In those days, movies on TV were just filler. Nobody cared who had written, photographed, or directed them, so the local channel, saving airtime, just cut from the main title, or maybe the names of the supporting cast, and plunged directly into the action. Nor were there books for looking up directors’ filmographies; filmography probably wasn’t even a word yet. So I didn’t know that Drums Along the Mohawk (1939) was directed by John Ford. Nor did I know that he had also made The Prisoner of Shark Island (1936), another historical film—”about the doctor who set John Wilkes Booth’s leg”—that looked like a ho-hum prospect until the moment Booth fled the stage after shooting Abraham Lincoln, an empty night street echoed with the clatter of hoofbeats on cobblestones, and suddenly the screen was filled with the silent profile of Lincoln, chin on chest. Someone lowered a lace curtain between him and the camera, like a veil, the focus shifted to the fabric, and Lincoln, resolved into a screened pattern of dots like a photograph, died into history before my eyes.

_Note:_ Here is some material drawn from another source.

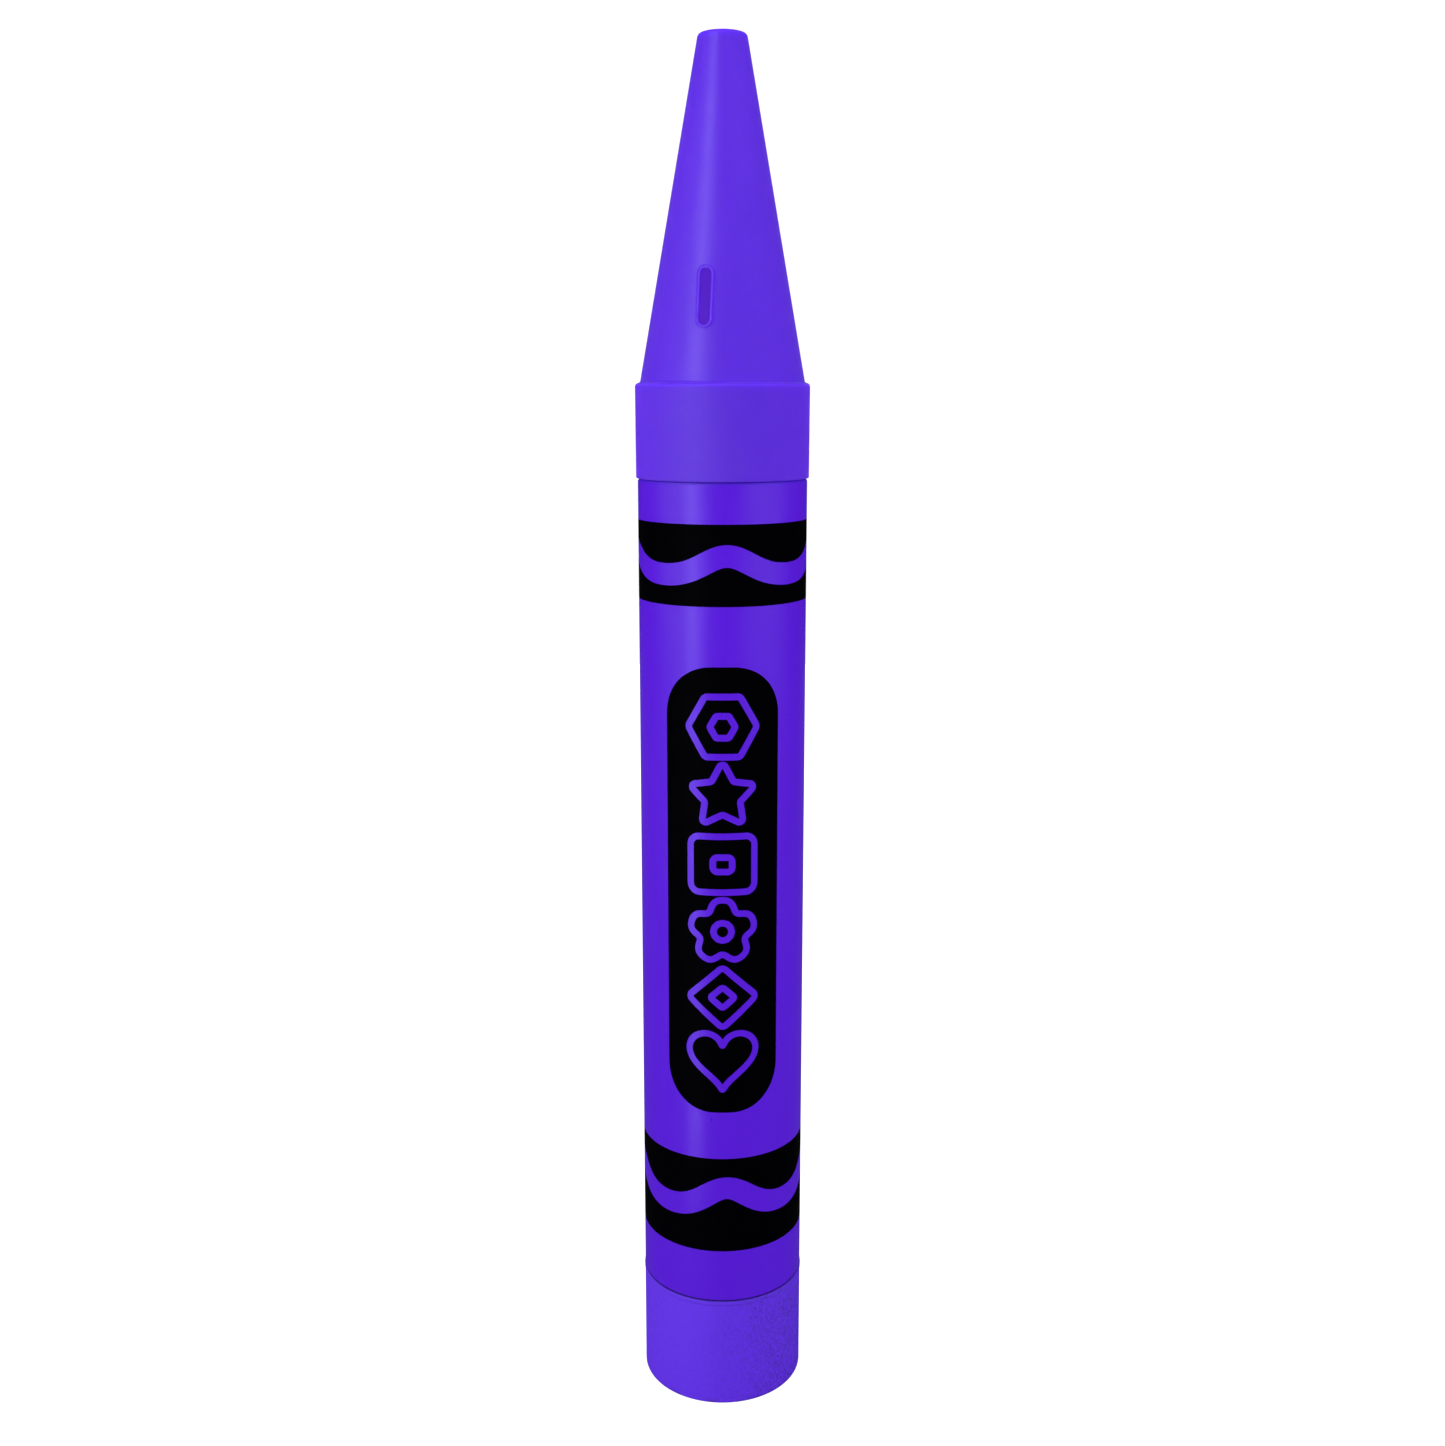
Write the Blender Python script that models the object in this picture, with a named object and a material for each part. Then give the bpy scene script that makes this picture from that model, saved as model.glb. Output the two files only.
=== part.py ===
"""Giant crayon-shaped coin bank, in metres, +Z up, standing on its foot with the origin under its centre.

The coin slot faces -Y. Everything is turned about the Z axis, so every shell is a profile that a Screw
modifier spins. The cap lifts straight up off the tube, along Z.
"""
import math

import bmesh
import bpy
from mathutils import Vector

SEGMENTS = 64                # sides of every turned piece, so that neighbours' facets line up
ARC_STEPS = 5                # segments in a rounded corner of a profile
MERGE = 0.00001
SEAT_GAP = 0.0003            # between two faces that rest on each other

# The whole object
HEIGHT = 0.914
LABEL_RADIUS = 0.0557        # outside of the printed wrap, which the foot is flush with

# Printed wrap
LABEL_THICKNESS = 0.0003
LABEL_TOP_REVEAL = 0.0008    # bare tube between the wrap and the cap's skirt
LABEL_FOOT_REVEAL = 0.0008   # bare tube between the wrap and the foot

# Body tube
TUBE_WALL = 0.0020
NECK_STEP = 0.0005           # how far the neck under the cap is turned down
NECK_LEAD = 0.0008           # chamfer on the tube's upper rim

# Foot
FOOT_HEIGHT = 0.078          # underside to the seam with the tube
FOOT_WALL = 0.0022
FOOT_EDGE_RADIUS = 0.0012    # rounding of the edge it stands on
FOOT_RIM_PROUD = 0.0003      # bead round the seam
FOOT_RIM_HEIGHT = 0.0024
SPIGOT_LENGTH = 0.026        # part of the foot inside the tube
SPIGOT_WALL = 0.0020
SPIGOT_CLEARANCE = 0.0003
SPIGOT_LEAD = 0.0010
STAND_RING_WIDTH = 0.0064    # flat ring that touches the floor
FLOOR_RISE = 0.0050          # underside of the foot's floor above the ring
FLOOR_THICKNESS = 0.0024
FLOOR_RIB_COUNT = 8
FLOOR_RIB_WIDTH = 0.0016
FLOOR_RIB_DEPTH = 0.0026
FLOOR_HUB_RADIUS = 0.0090

# Cap: cone, shoulder and skirt
CONE_HEIGHT = 0.214          # shoulder's top to the tip
SKIRT_HEIGHT = 0.061         # skirt's lower edge to the shoulder's top
SKIRT_PROUD = 0.0012         # skirt's outside beyond the wrap
SKIRT_DRAFT = 0.0002         # the skirt is this much wider at its shoulder
SKIRT_CLEARANCE = 0.0004     # skirt's inside to the neck
SKIRT_EDGE_RADIUS = 0.0005
SHOULDER_THICKNESS = 0.0024
SHOULDER_RADIUS = 0.0026     # rounding over the shoulder's outer edge
SHOULDER_WIDTH = 0.0033      # shoulder's outer edge to the foot of the cone
CONE_FILLET_RADIUS = 0.0016  # hollow corner where the cone leaves the shoulder
TIP_RADIUS = 0.0155
TIP_EDGE_RADIUS = 0.0028
CONE_WALL = 0.0018
TIP_WALL = 0.0026

# Coin slot, cut straight in along Y
SLOT_RISE = 0.052            # shoulder's top to the slot's middle
SLOT_LENGTH = 0.0345
SLOT_WIDTH = 0.0070
LIP_WIDTH = 0.0015
LIP_HEIGHT = 0.0009
SLOT_END_STEPS = 8

# Sizes that follow from the ones above
TUBE_RADIUS = LABEL_RADIUS - LABEL_THICKNESS - SEAT_GAP
BORE_RADIUS = TUBE_RADIUS - TUBE_WALL
NECK_RADIUS = TUBE_RADIUS - NECK_STEP
SKIRT_RADIUS = LABEL_RADIUS + SKIRT_PROUD
SKIRT_BORE = NECK_RADIUS + SKIRT_CLEARANCE
SHOULDER_TOP = HEIGHT - CONE_HEIGHT
SKIRT_BOTTOM = SHOULDER_TOP - SKIRT_HEIGHT
SLOT_CENTRE = SHOULDER_TOP + SLOT_RISE
LEDGE = SHOULDER_TOP - SHOULDER_THICKNESS
TUBE_TOP = LEDGE - SEAT_GAP
TUBE_BOTTOM = FOOT_HEIGHT + SEAT_GAP
NECK_BOTTOM = SKIRT_BOTTOM - LABEL_TOP_REVEAL / 2
CONE_RADIUS = SKIRT_RADIUS - SHOULDER_WIDTH
CONE_SLOPE = (CONE_RADIUS - TIP_RADIUS) / CONE_HEIGHT
SPIGOT_RADIUS = BORE_RADIUS - SPIGOT_CLEARANCE


def cone_radius(z):
    """Outside of the cone at height z."""
    return TIP_RADIUS + (HEIGHT - z) * CONE_SLOPE


def clear_scene():
    for item in list(bpy.data.objects):
        bpy.data.objects.remove(item, do_unlink=True)


def plastic(name, colour, roughness):
    """Opaque moulded or printed plastic."""
    material = bpy.data.materials.new(name)
    material.use_nodes = True
    shader = material.node_tree.nodes["Principled BSDF"]
    shader.inputs["Base Color"].default_value = (*colour, 1.0)
    shader.inputs["Roughness"].default_value = roughness
    shader.inputs["Metallic"].default_value = 0.0
    material.diffuse_color = (*colour, 1.0)
    return material


def corner(before, at, after, radius):
    """Points of an arc of that radius in the corner `at` of a profile, from the side of `before`."""
    at, before, after = Vector(at), Vector(before), Vector(after)
    u, v = (before - at).normalized(), (after - at).normalized()
    half = u.angle(v) / 2
    centre = at + (u + v).normalized() * radius / math.sin(half)
    start = at + u * radius / math.tan(half) - centre
    end = at + v * radius / math.tan(half) - centre
    sweep = start.angle_signed(end)
    points = []
    for step in range(ARC_STEPS + 1):
        angle = -sweep * step / ARC_STEPS
        cos, sin = math.cos(angle), math.sin(angle)
        points.append((centre.x + start.x * cos - start.y * sin, centre.y + start.x * sin + start.y * cos))
    return points


def rounded(profile):
    """A profile of (radius, height, rounding) points, with its rounded corners as arcs."""
    points = []
    for index, (r, z, rounding) in enumerate(profile):
        if rounding:
            before = profile[index - 1][:2]
            after = profile[(index + 1) % len(profile)][:2]
            points.extend(corner(before, (r, z), after, rounding))
        else:
            points.append((r, z))
    return points


def turned(name, profile, material, closed):
    """A solid of revolution. The profile runs down its outer side first; a closed one is a ring."""
    points = rounded(profile)
    edges = [(i, i + 1) for i in range(len(points) - 1)]
    if closed:
        edges.append((len(points) - 1, 0))
    mesh = bpy.data.meshes.new(name)
    mesh.from_pydata([(r, 0.0, z) for r, z in points], edges, [])
    item = bpy.data.objects.new(name, mesh)
    bpy.context.scene.collection.objects.link(item)
    screw = item.modifiers.new("Turn", "SCREW")
    screw.axis = "Z"
    screw.angle = 2 * math.pi
    screw.steps = SEGMENTS
    screw.render_steps = SEGMENTS
    screw.use_merge_vertices = True
    screw.merge_threshold = MERGE
    screw.use_smooth_shade = True
    if material:
        mesh.materials.append(material)
    return item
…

Around this time, my friend Scott Riley showed me his Information Please Almanac and pointed out the listings for the Academy Awards. It seemed that this fellow John Ford had been voted Best Director four times, more often than anyone else. I hadn’t seen The Informer (1935), The Grapes of Wrath (1940), How Green Was My Valley (1941), or The Quiet Man (1952), but I resolved to. And eventually I discovered that Ford had also made many movies that had impressed me; movies that, whether or not I embraced them totally, contained moments, movements, and moods like no others, passages of unexpected grandeur and emotion that caused my chest to fill—a reaction that, more often than not, could not be accounted for with reference to script and dialogue. People in Ford films stood, gestured, hesitated, lingered on the threshold of something terrible and uplifting in ways that people in no other films did. Light and shadow were both natural and magisterial. He was incapable of a shot that wasn’t framed to perfection, that didn’t contain and define the world with numinous beauty and at the same time slant the eye into an unfathomable gulf of time, memory, and loss.

DID HE KNOW he was doing it? Of course—though he probably meant it when he told Peter Bogdanovich in 1971, “I never thought about what I was doing in terms of art, or ‘this is great or world shaking,’ or anything like that. To me, it was always a job of work—which I enjoyed immensely— and that’s it.” One of the miracles of Ford’s career was that often his most world-shaking works were in job-of-work projects for studios, not in the occasional reaches for master status like the self-consciously symbol-ridden The Informer and The Fugitive (1947); he was often most personal when the assignment appeared most perfunctory.

There is no reason to believe but every reason to cherish the anecdote that, when told by a studio functionary that he was x number of pages behind in production, Ford tore that number of pages out of his script and said, “Go back and tell the front office we’re on schedule again.” And—so the story goes—he never did shoot those pages. What is not in dispute is that Ford was legendary in Hollywood for shooting only what he intended to appear on screen; any producer trying to change his movie in the cutting room found there was no other footage, no coverage, to substitute.

And yet his footage often had something extra at the same time that it was utterly straightforward. There is a moment in Young Mr. Lincoln (1939)—the first Ford masterpiece, even more than the classic western Stagecoach (1939) that overshadowed it at the time—when jackleg lawyer Abe Lincoln (Henry Fonda) faces down a mob at a jailhouse door. He talks to the crowd, his Illinois neighbors, who have gotten a little carried away at the end of a long, festive Fourth of July, and somehow cajoles them out of their lynch frenzy. Then, nodding at the battering ram they’re still holding, he says, “Gettin’ a mite heavy, isn’t it, boys? Why don’cha put it down for a spell?” Ford cuts to an angle from Abe’s point of view, slightly elevated by virtue of his standing on the jailhouse step. That angle is perfectly natural, yet the effect as the men slowly, silently lower the beam to the ground is to crystallize the utter, abject shame of good men who know they have nearly performed an act of evil.

Young Mr. Lincoln isn’t part of the three-day, 72-hour Ford marathon that the American Movie Classics channel is running this coming weekend, starting at 6am Friday, August 6. But 24 of his rarest pictures are, including many silents, early talkies, and wartime documentaries. There are also such mainstays as The Grapes of Wrath, How Green Was My Valley (Ford’s only best picture Oscar-winner), My Darling Clementine (1946), The Searchers (1956), and the full CinemaScope version of The Long Gray Line (1955, immeasurably better than in the pan-and-scan format; 5:35pm Sunday). See especially Pilgrimage (1933; 11:45am Sunday), with its devastating leave-taking at a train station; Three Bad Men (1926; 6am Sunday), Ford’s best silent and his last western till Stagecoach 13 years later; and Straight Shooting (1917; 6am Friday), Ford’s very first film. Amazingly, the opening shot of his debut effort confirms that, at 22 years of age, Jack Ford was already John Ford, with the best eye in movies. As I say, my favorite director—even before I knew who he was.